Pour revenir au mythe, et cette image de "fouineur", est-ce que ce métier correspond selon vous à une idéologie particulière ?
Les privés sont des auxiliaires de justice. Par conséquent mon idéologie est la suivante : équité, honnêteté et tous les chemins qui mènent au bien.

Cela dit, un détective, comme dans tous les métiers, peut être de toute tendance idéologique ou politique. Beaucoup de détectives privés sont des anciens policiers. J’ai connu des détectives privés d’extrême-droite.

Un secret professionnel ?
Bien sûr. À partir du moment où on est en possession d’informations à caractère privé, on est soumis au secret professionnel. On ne peut pas manipuler cela d’une manière malhonnête.

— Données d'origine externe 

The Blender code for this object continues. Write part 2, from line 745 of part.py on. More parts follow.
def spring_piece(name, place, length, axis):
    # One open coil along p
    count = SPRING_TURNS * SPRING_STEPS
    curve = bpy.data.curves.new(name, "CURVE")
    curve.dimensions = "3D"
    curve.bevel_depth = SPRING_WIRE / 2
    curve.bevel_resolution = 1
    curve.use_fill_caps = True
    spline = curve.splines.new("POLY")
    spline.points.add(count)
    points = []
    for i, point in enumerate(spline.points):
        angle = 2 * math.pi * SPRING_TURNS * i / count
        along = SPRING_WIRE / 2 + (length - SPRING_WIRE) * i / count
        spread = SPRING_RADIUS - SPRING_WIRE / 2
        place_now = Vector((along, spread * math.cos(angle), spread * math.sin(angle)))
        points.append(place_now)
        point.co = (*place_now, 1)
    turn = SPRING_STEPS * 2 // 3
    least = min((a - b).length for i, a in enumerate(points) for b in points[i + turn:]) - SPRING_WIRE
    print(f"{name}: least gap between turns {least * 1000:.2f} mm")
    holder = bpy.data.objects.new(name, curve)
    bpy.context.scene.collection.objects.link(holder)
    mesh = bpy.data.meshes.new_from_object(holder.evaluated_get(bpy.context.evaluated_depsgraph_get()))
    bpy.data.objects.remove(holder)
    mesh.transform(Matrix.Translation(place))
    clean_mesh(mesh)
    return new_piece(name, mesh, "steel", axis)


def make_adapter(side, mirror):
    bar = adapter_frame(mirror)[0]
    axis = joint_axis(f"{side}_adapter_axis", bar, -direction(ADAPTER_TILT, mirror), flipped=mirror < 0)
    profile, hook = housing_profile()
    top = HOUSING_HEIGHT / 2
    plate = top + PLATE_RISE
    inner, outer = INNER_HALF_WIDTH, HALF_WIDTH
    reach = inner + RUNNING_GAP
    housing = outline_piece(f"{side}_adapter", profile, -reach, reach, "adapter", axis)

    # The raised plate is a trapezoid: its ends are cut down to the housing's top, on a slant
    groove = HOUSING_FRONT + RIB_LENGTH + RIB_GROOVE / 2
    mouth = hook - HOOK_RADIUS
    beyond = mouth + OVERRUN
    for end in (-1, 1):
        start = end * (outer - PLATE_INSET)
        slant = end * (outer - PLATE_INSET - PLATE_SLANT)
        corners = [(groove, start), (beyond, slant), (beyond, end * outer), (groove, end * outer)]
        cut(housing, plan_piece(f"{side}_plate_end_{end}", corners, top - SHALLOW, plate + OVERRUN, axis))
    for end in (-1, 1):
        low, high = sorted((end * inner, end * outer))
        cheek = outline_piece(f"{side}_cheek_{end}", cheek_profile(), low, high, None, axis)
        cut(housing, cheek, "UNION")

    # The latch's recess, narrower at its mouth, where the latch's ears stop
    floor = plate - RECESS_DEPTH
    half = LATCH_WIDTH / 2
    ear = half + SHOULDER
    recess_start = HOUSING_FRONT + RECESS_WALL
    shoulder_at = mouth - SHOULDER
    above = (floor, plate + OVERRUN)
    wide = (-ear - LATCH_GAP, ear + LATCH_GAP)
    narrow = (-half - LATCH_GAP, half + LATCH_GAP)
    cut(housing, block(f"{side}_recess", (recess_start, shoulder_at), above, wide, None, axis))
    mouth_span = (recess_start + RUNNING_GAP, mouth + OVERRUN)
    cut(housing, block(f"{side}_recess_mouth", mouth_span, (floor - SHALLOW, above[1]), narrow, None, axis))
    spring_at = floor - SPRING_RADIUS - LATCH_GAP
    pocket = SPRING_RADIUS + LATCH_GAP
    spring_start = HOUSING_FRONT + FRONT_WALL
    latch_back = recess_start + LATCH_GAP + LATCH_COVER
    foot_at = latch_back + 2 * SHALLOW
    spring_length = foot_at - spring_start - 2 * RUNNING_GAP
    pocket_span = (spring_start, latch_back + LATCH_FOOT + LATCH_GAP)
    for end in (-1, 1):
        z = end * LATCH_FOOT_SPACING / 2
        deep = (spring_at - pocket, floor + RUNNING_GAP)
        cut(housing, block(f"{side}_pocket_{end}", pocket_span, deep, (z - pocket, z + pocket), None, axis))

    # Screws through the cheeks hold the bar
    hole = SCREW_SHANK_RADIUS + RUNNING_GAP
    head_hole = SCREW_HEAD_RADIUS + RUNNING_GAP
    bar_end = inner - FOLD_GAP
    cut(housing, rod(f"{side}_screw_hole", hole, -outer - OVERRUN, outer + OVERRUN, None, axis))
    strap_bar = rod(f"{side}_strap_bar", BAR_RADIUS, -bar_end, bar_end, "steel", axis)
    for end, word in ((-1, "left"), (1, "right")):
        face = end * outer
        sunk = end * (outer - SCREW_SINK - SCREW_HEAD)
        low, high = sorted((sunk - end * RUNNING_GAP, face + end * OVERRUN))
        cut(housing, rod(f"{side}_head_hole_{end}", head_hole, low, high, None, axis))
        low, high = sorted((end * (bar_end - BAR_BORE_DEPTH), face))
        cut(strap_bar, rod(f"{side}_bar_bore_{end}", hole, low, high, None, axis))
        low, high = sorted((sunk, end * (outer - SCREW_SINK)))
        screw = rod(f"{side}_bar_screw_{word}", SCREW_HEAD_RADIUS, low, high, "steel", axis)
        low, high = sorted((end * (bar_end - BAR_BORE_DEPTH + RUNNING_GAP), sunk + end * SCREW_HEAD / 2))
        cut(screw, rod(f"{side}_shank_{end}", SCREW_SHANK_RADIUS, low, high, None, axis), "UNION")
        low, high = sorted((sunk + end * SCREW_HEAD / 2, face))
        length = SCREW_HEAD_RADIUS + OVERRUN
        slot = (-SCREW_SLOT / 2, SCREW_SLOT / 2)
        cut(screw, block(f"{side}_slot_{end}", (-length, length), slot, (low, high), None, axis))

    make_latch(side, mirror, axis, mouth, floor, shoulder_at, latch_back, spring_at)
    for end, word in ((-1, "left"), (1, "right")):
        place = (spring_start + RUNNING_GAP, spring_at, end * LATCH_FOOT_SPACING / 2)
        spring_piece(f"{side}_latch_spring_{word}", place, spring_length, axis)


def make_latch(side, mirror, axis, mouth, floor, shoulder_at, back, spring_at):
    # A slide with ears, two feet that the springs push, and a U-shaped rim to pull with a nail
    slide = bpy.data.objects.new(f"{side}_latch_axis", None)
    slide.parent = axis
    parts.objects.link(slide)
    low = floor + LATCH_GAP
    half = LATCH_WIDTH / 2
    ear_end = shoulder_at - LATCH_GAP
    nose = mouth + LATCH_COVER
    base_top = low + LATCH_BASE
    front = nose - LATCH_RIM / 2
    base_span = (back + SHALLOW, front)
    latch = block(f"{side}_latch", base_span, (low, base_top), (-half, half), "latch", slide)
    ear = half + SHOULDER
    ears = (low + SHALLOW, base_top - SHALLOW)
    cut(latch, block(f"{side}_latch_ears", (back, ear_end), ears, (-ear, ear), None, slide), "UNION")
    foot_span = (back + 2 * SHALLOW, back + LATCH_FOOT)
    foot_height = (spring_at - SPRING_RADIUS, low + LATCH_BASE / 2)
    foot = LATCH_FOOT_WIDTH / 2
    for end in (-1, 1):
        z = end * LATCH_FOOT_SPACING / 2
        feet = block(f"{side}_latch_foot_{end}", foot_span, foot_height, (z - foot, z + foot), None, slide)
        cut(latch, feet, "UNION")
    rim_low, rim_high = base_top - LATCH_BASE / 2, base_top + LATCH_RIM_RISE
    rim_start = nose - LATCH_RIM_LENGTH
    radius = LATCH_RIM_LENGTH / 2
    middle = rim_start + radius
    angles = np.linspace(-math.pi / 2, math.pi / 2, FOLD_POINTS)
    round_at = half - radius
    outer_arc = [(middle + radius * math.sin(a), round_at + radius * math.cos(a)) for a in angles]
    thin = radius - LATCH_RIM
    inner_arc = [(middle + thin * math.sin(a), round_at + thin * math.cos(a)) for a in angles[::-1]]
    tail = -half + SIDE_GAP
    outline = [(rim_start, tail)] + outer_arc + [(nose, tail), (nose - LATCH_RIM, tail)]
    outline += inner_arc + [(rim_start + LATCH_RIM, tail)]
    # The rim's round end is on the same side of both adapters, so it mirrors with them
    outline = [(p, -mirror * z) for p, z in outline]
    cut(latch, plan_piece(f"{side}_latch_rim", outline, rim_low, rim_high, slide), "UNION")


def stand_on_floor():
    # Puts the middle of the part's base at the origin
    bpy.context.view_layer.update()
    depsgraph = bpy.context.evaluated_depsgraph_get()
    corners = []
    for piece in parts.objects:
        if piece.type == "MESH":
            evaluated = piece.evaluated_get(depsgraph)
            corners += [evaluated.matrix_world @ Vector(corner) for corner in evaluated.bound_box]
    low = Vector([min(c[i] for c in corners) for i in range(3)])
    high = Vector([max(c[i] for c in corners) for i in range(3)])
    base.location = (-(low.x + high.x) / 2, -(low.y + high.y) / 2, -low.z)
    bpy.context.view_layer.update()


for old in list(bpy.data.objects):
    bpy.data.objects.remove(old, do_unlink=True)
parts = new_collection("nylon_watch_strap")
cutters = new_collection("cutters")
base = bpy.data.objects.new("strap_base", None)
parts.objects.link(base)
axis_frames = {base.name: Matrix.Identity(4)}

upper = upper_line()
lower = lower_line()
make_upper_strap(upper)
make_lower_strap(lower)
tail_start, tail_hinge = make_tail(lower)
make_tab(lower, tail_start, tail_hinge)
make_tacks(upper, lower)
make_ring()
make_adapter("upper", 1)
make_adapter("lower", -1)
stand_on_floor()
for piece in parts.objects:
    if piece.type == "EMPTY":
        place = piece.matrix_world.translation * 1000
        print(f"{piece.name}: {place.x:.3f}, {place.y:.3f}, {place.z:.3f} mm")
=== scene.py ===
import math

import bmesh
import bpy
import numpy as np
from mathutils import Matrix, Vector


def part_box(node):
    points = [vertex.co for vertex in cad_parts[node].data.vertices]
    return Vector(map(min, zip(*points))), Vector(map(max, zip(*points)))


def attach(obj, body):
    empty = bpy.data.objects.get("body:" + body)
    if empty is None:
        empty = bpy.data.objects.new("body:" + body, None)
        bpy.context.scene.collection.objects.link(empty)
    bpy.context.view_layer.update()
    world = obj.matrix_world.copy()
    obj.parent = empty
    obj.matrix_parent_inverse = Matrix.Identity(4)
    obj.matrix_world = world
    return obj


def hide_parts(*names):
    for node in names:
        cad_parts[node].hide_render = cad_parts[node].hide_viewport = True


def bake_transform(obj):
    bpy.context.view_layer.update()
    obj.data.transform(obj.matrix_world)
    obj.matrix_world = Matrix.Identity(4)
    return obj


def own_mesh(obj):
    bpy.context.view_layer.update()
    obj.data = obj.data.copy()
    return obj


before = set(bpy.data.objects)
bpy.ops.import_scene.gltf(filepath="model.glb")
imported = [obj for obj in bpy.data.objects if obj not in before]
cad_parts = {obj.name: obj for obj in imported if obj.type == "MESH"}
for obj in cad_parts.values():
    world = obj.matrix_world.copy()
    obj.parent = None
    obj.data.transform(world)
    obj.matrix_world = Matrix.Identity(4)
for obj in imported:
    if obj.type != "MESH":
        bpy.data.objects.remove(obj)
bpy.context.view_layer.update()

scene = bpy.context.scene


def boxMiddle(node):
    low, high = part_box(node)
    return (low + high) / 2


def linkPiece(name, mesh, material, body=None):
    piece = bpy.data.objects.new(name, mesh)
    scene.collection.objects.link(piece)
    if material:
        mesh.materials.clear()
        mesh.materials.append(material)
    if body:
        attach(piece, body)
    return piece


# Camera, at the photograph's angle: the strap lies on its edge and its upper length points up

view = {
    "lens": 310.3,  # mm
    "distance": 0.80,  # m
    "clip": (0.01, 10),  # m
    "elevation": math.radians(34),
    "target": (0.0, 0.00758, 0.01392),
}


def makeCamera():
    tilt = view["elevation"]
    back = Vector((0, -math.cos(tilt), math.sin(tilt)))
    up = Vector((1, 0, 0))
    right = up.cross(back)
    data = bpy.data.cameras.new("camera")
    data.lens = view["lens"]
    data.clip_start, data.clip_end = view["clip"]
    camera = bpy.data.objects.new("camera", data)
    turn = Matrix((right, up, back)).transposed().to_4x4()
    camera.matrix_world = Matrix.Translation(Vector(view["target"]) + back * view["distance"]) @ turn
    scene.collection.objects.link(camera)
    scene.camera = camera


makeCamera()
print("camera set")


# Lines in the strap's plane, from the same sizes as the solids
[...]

Quelle différence y a-t-il entre un détective à son compte et une agence de détectives privés ?
Dans une agence, il y a un directeur, des collaborateurs. Se constituer en agence est avant tout lié à une motivation d’expansion. Toute association a des avantages et des inconvénients. Pour les avantages : ils ont la notoriété. Quand on est trois ou quatre, on est considéré comme une grande agence. Et puis il y a l’addition des compétences.
Mais sur les affaires traitées, on a les mêmes paramètres. Les agences s’occupent peut-être davantage des affaires industrielles, de fuites dans les entreprises. Entendez fuites de documents. Je précise parce qu’une fois une personne m’a appelé pour savoir ce qu’il était possible de faire contre les fuites d’eau.

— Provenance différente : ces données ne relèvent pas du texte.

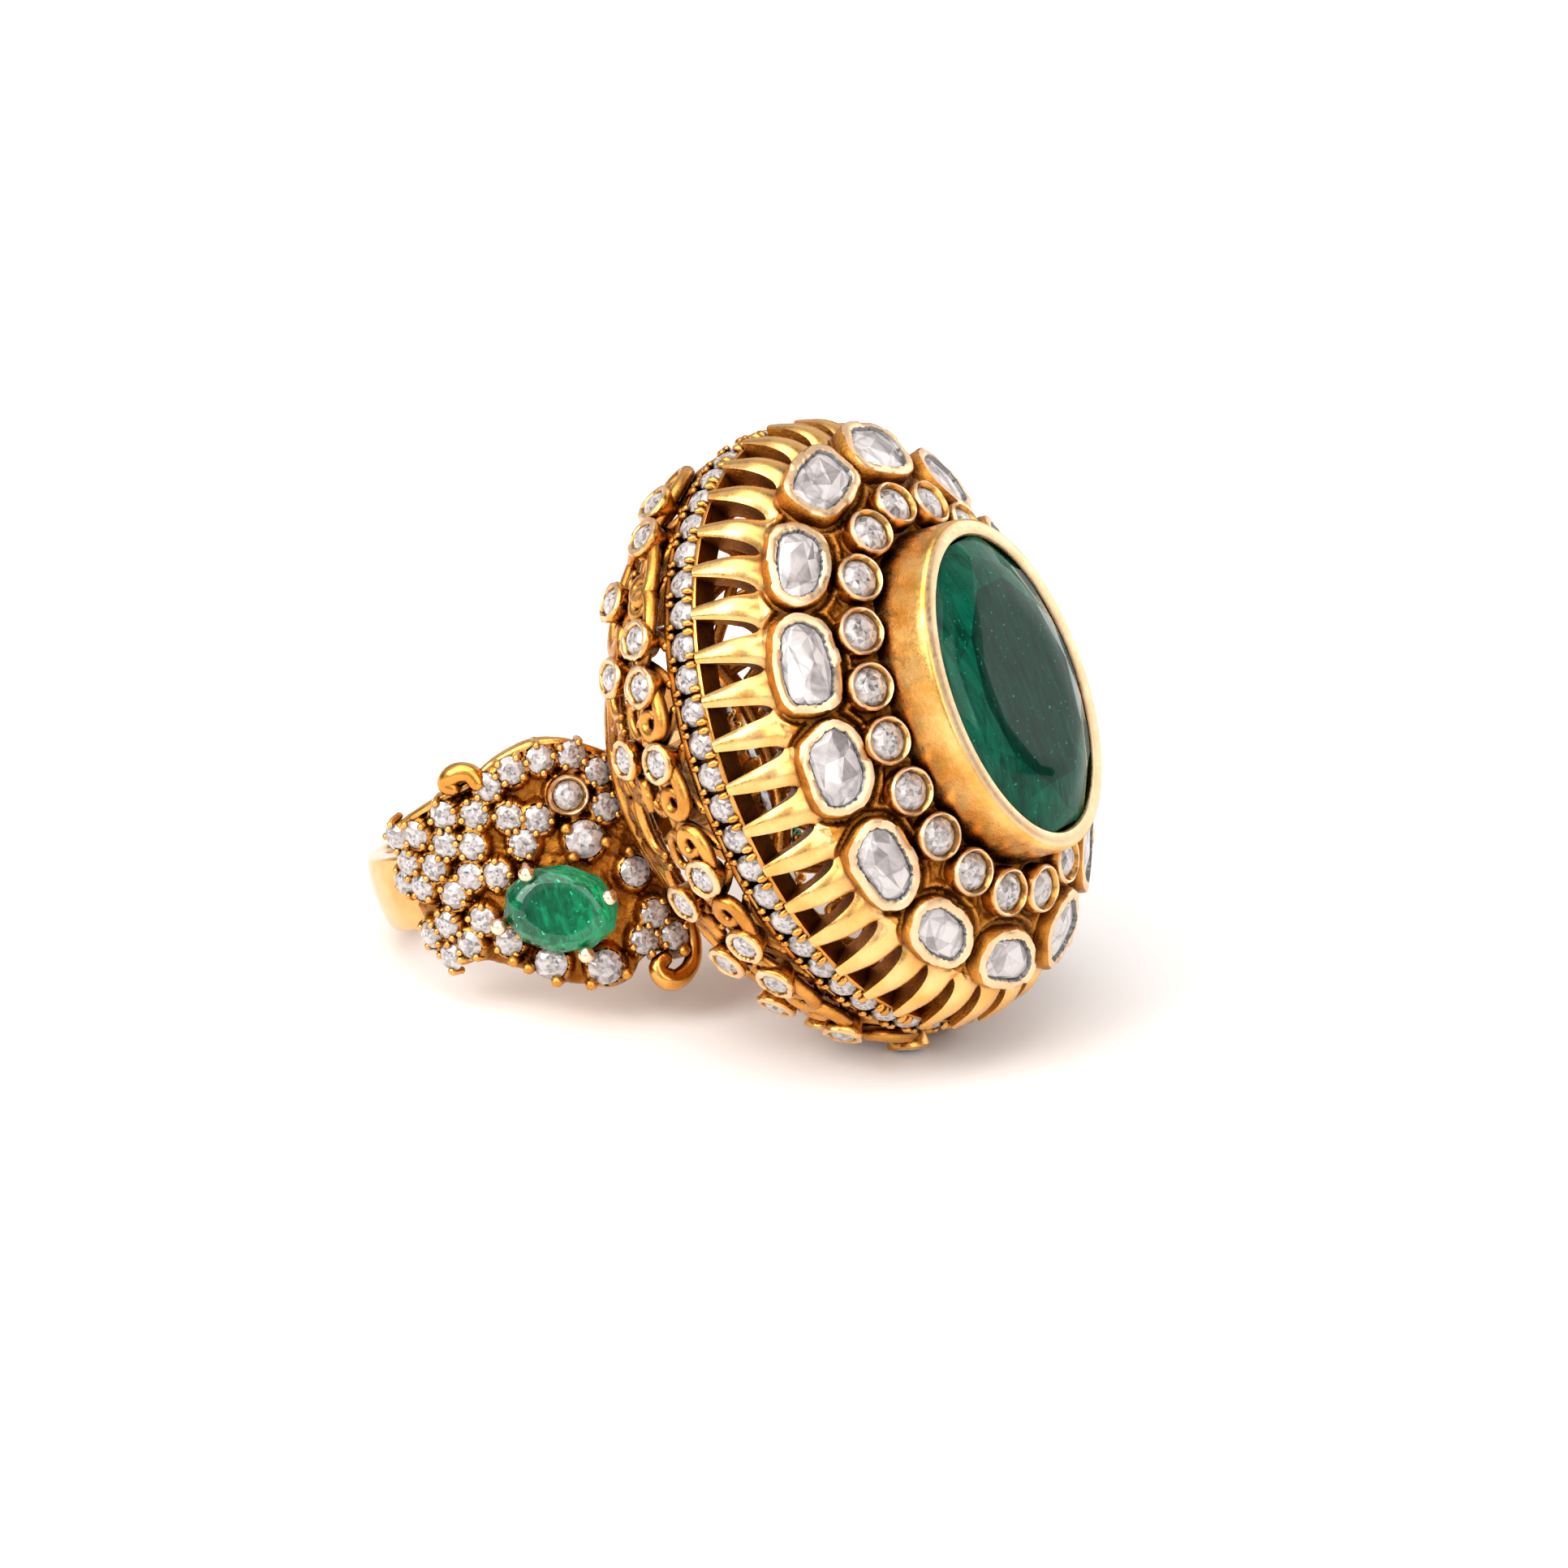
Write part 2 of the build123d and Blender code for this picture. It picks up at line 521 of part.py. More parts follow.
def make_head(band):
    """Every node of the head; gives back the outside of its basket."""
    gallery_places = [
        oval_place(UPPER_GALLERY_OVAL, UPPER_GALLERY_HEIGHT, angle, UPPER_GALLERY_LEAN)
        for angle in mirrored(UPPER_GALLERY_ANGLES)
    ] + [
        oval_place(LOWER_GALLERY_OVAL, LOWER_GALLERY_HEIGHT, angle, LOWER_GALLERY_LEAN)
        for angle in mirrored(LOWER_GALLERY_ANGLES)
    ]
    write("base_rail", base_rail(band))
    blanks = [cup_blank(place, GALLERY_CUP, GALLERY_CUP_DEPTH) for place in gallery_places]
    write("gallery_basket", gallery_basket(blanks))
    write("gallery_cups", *[
        cup(place, GALLERY_CUP, GALLERY_STONE + STONE_GAP, GALLERY_CUP_DEPTH, CUP_FLOOR)
        for place in gallery_places])
    write("gallery_diamonds", *[brilliant(place * Pos(0, 0, -STONE_SINK), GALLERY_STONE)
                                for place in gallery_places])

    girdle_places = [oval_place(RAIL_OVAL, GIRDLE_HEIGHT, angle, 0)
                     for angle in equal_angles(RAIL_OVAL, GIRDLE_COUNT, GIRDLE_PHASE)]
    write("girdle_rail", girdle_rail(girdle_places))
    write("girdle_diamonds", *[brilliant(place * Pos(0, 0, -GIRDLE_SINK), GIRDLE_STONE)
                               for place in girdle_places])

    round_places = [oval_place(ROUND_OVAL, ROUND_HEIGHT, angle, ROUND_LEAN)
                    for angle in equal_angles(ROUND_OVAL, ROUND_COUNT, 0)]
    polki_angles = equal_angles(POLKI_OVAL, len(POLKI_OUTLINES), 0.5)
    polki_places = [oval_place(POLKI_OVAL, POLKI_HEIGHT, angle, POLKI_LEAN)
                    for angle in polki_angles]
    blanks = [cup_blank(place, ROUND_CUP, ROUND_CUP_DEPTH) for place in round_places]
    blanks += [polki_blank(place, outline)
               for place, outline in zip(polki_places, POLKI_OUTLINES)]
    write("fluted_dome", fluted_dome(blanks))
    write("round_cups", *[
        cup(place, ROUND_CUP, ROUND_STONE + STONE_GAP, ROUND_CUP_DEPTH, CUP_FLOOR)
        for place in round_places])
    write("round_diamonds", *[brilliant(place * Pos(0, 0, -STONE_SINK), ROUND_STONE)
                              for place in round_places])
    foils = []
    for number, (place, outline) in enumerate(zip(polki_places, POLKI_OUTLINES), start=1):
        write(f"polki_cup_{number:02d}", polki_cup(place, outline))
        write(f"polki_diamond_{number:02d}", polki_diamond(place, outline))
        foils.append(polki_foil(place, outline))
    write("polki_foils", *foils)

    stone = centre_emerald()
    bearing = emerald_bearing(stone)
    write("centre_emerald", stone)
    write("emerald_bearing", bearing)
    write("emerald_collet", emerald_collet(stone, bearing))


def make_shoulder(name, side, band, basket_outside):
    """Every node of one shoulder."""
    plate = shoulder_plate(side, band, basket_outside)
    stone = side_emerald(side)
    plate -= stone
    write(f"{name}_shoulder_plate", plate)
    write(f"{name}_pave_diamonds", *[
        brilliant(shoulder_place(spot, side, PLATE_OUTER_RADIUS), PAVE_STONE - STONE_GAP)
        for spot in PAVE_PLACES])
    write(f"{name}_prong_diamonds", *[
        brilliant(shoulder_place(spot, side, PLATE_OUTER_RADIUS + PRONG_RISE),
                  PRONG_STONE - STONE_GAP)
        for spot in PRONG_PLACES])
    write(f"{name}_side_emerald", stone)
    write(f"{name}_emerald_claws", emerald_claws(side, stone, plate))
    write(f"{name}_accent_cup", accent_cup(side))
    write(f"{name}_accent_diamond",
          brilliant(accent_place(side) * Pos(0, 0, -STONE_SINK), ACCENT_STONE - STONE_GAP))
    write(f"{name}_shoulder_scrolls", *shoulder_scrolls(side, plate))


os.makedirs("parts", exist_ok=True)
shank = shank_band()
write("shank_band", shank)
make_head(shank)
basket_envelope = loft([Plane.XY.offset(level) * Ellipse(length, width)
                        for level, length, width in BASKET_LEVELS])
basket_envelope += oval_prism(base_rail_oval(), BASE_RAIL_FOOT, BASKET_FOOT)
make_shoulder("near", -1, shank, basket_envelope)
make_shoulder("far", 1, shank, basket_envelope)
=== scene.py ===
import json
import math
import random

import bmesh
import bpy
import numpy as np
from mathutils import Matrix, Vector


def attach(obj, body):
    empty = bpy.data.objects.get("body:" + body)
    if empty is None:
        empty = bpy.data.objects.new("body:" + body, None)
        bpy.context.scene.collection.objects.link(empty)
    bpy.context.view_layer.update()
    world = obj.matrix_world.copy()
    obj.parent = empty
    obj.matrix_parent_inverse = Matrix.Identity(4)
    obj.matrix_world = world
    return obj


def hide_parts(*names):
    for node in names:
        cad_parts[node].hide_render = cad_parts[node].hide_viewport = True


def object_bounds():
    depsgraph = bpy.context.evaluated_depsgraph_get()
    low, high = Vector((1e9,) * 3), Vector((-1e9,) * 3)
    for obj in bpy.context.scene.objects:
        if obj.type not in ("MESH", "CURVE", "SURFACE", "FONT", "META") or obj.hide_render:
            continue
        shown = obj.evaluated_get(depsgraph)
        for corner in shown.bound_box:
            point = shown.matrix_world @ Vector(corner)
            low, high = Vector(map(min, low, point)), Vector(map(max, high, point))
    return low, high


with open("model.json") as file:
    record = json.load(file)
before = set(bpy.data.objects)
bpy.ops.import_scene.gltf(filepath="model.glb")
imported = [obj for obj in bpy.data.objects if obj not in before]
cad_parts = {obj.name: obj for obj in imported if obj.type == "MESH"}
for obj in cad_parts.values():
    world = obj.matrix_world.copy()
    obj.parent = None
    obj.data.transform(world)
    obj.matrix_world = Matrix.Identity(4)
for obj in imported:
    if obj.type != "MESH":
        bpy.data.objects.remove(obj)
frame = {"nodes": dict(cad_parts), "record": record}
cad_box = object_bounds()

# Shapes are drawn upright in millimetres, as the ring is worn: the origin is the centre of the
# finger hole, +Z points to the head, X runs along the finger, -Y is the near shoulder.
# LAY_DOWN turns those axes into the row frame, in which the ring lies on its side.
MM = 0.001
BORE = frame["record"]["mounts"][0]
FINGER_RADIUS = BORE["dims"]["r_mm"]
HEAD_X = -Vector(BORE["axis"]).normalized()
HEAD_Y = Vector((0, 1, 0))
HEAD_Z = HEAD_X.cross(HEAD_Y)
LAY_DOWN = np.array([HEAD_X, HEAD_Y, HEAD_Z])


def upright_box(node):
    """Lowest and highest upright corner of a CAD node, in millimetres."""
    mesh = frame["nodes"][node].data
    points = np.zeros(len(mesh.vertices) * 3)
    mesh.vertices.foreach_get("co", points)
    points = points.reshape(-1, 3) @ LAY_DOWN.T / MM
    return points.min(0), points.max(0)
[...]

Dernière question : entre le moment où je vous ai contacté et celui où nous nous sommes vus, vous êtes-vous renseigné sur mon compte ?
Non. Pourquoi aurais-je à fouiller votre vie ? Cela n’a aucun intérêt. Mais certains l’auraient peut-être fait. C’est injuste.

J’aurais pu plus mal tomber...
Je n’avais pas à fouiller dans votre vie privée. Quand on le fait, c’est dans un cadre bien particulier, suite à la demande d’un client, et on ne peut pas le faire n’importe comment, pour n’importe qui.
Maintenant, si je l’avais fait, vous n’auriez pas pu le savoir.